Key Highlights
- Nvidia introduced the RTX Spark superchip at Computex 2026, designed for AI-enabled Windows PCs launching later this year
- The processor offers 1 petaflop of AI computing power alongside up to 128GB unified memory
- Major manufacturers including Dell, HP, Lenovo, Asus, Microsoft Surface, and MSI will release devices this autumn
- NVDA shares declined 1.45% following the reveal, while Intel (INTC) tumbled 5.14%
- New US export restrictions were implemented on Nvidia’s cutting-edge chips to Chinese-linked entities
Nvidia’s CEO Jensen Huang stepped onto the stage in Taipei this Monday to introduce RTX Spark, a groundbreaking superchip engineered to integrate AI agents into mainstream Windows personal computers. The unveiling took place during the Computex technology expo and represents Nvidia’s most ambitious entry into consumer PC hardware to date.
Shares of NVDA decreased 1.45% during the trading session following the announcement. Intel experienced a sharper 5.14% decline, AMD slipped 0.38%, whereas Microsoft surged 5.45%.
Huang described the innovation as “as big of a deal as the reinvention of the phone into what we now know as the smartphone.” The processor merges a Blackwell RTX GPU featuring 6,144 CUDA cores with a 20-core Grace CPU, linked through Nvidia’s proprietary NVLink chip-to-chip interconnect technology.
The RTX Spark processor can execute 120-billion-parameter large language models directly on the device, handle 90GB+ 3D scene rendering, process 12K video editing tasks, and run AAA gaming titles at 1440p resolution exceeding 100 frames per second.
Microsoft’s CEO Satya Nadella endorsed the introduction, stating the objective is to provide “unmetered intelligence to every home and every desk with Windows.”
Major Competitive Threat to Intel, AMD, and Apple
Industry experts have identified this move as a significant challenge to established PC processor manufacturers. Stephen Wu, founder of Carthage Capital and former AI software engineer, characterized it as an “existential threat” to conventional laptop chip architectures, identifying Intel and AMD as “the immediate casualties.”
Lenovo, HP, Dell, Asus, Microsoft Surface, and MSI are all developing RTX Spark-powered devices. Acer and Gigabyte will join the lineup subsequently. These systems are scheduled to arrive in autumn 2026.
The global PC landscape is controlled by Lenovo, HP, Dell, and Apple, which collectively represented roughly 75% of worldwide PC shipments during Q1 2025, according to Gartner data.

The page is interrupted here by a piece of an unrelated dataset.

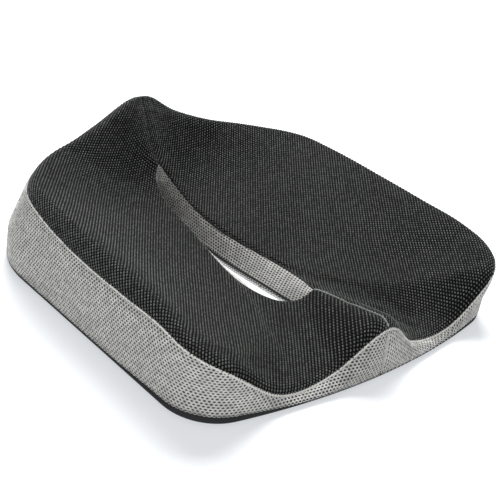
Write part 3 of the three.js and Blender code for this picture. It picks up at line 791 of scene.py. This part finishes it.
def geometry_tree(name, inputs):
    tree = bpy.data.node_groups.new(name, "GeometryNodeTree")
    tree.interface.new_socket("Geometry", in_out="INPUT", socket_type="NodeSocketGeometry")
    for label, kind in inputs:
        tree.interface.new_socket(label, in_out="INPUT", socket_type="NodeSocket" + kind)
    tree.interface.new_socket("Geometry", in_out="OUTPUT", socket_type="NodeSocketGeometry")
    return tree, tree.nodes.new("NodeGroupInput").outputs, tree.nodes.new("NodeGroupOutput")


def stretched(tree, given, shape, height):
    """A shape of radius 1 brought to the given length, width and height."""
    half = sums(tree, "MULTIPLY", given["Length"], 0.5)
    wide = sums(tree, "MULTIPLY", given["Width"], 0.5)
    scale = add(tree, "ShaderNodeCombineXYZ", {0: half, 1: wide, 2: height}).outputs[0]
    return add(tree, "GeometryNodeTransform", {0: shape, "Scale": scale}).outputs[0]


def circle(tree, corners, radius=1.0):
    sizes = {"Resolution": corners, "Radius": radius}
    return add(tree, "GeometryNodeCurvePrimitiveCircle", sizes).outputs[0]


def bead_shape(tree, given):
    """A low, long bead of yarn."""
    ball = add(tree, "GeometryNodeMeshIcoSphere", {"Radius": 1.0, "Subdivisions": 1}).outputs[0]
    return stretched(tree, given, ball, given["Height"])


def eyelet_shape(tree, given):
    """A loop of yarn round an oval hole. The height is the yarn's own radius."""
    oval = stretched(tree, given, circle(tree, 8), 1.0)
    strand = circle(tree, 3, given["Height"])
    return add(tree, "GeometryNodeCurveToMesh", {0: oval, 1: strand}).outputs[0]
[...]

A significant concern surrounding the release involves pricing. An ongoing memory chip shortage is driving up costs throughout consumer electronics sectors, prompting uncertainty about whether consumers will be able to afford these new computing devices.
Adobe Collaboration and Developer Ecosystem
Nvidia revealed an extensive partnership with Adobe, which is fundamentally redesigning Photoshop and Premiere specifically for RTX Spark architecture. This collaboration aims to achieve up to 2x performance improvements in AI processing and graphics rendering throughout Adobe’s creative application suite.
More than 100 software companies have already pledged support for the platform, including Blackmagic Design, Blender, CapCut, and ComfyUI, along with gaming studios such as Riot Games, Remedy Entertainment, and NetEase.
Nvidia additionally partnered with Microsoft to develop a secure local agent framework named NVIDIA OpenShell, engineered to enable AI agents to operate privately on individual devices.
Just one day prior to the Computex presentation on Sunday, the US Department of Commerce implemented stricter export regulations on Nvidia’s advanced processors. Updated guidance specified that a licence is now mandatory to export chips such as the Blackwell series to overseas subsidiaries of Chinese corporations.
Nvidia’s market capitalization presently exceeds $5 trillion, establishing it as the globe’s most valuable publicly traded company, a milestone achieved through unprecedented data center GPU revenue growth.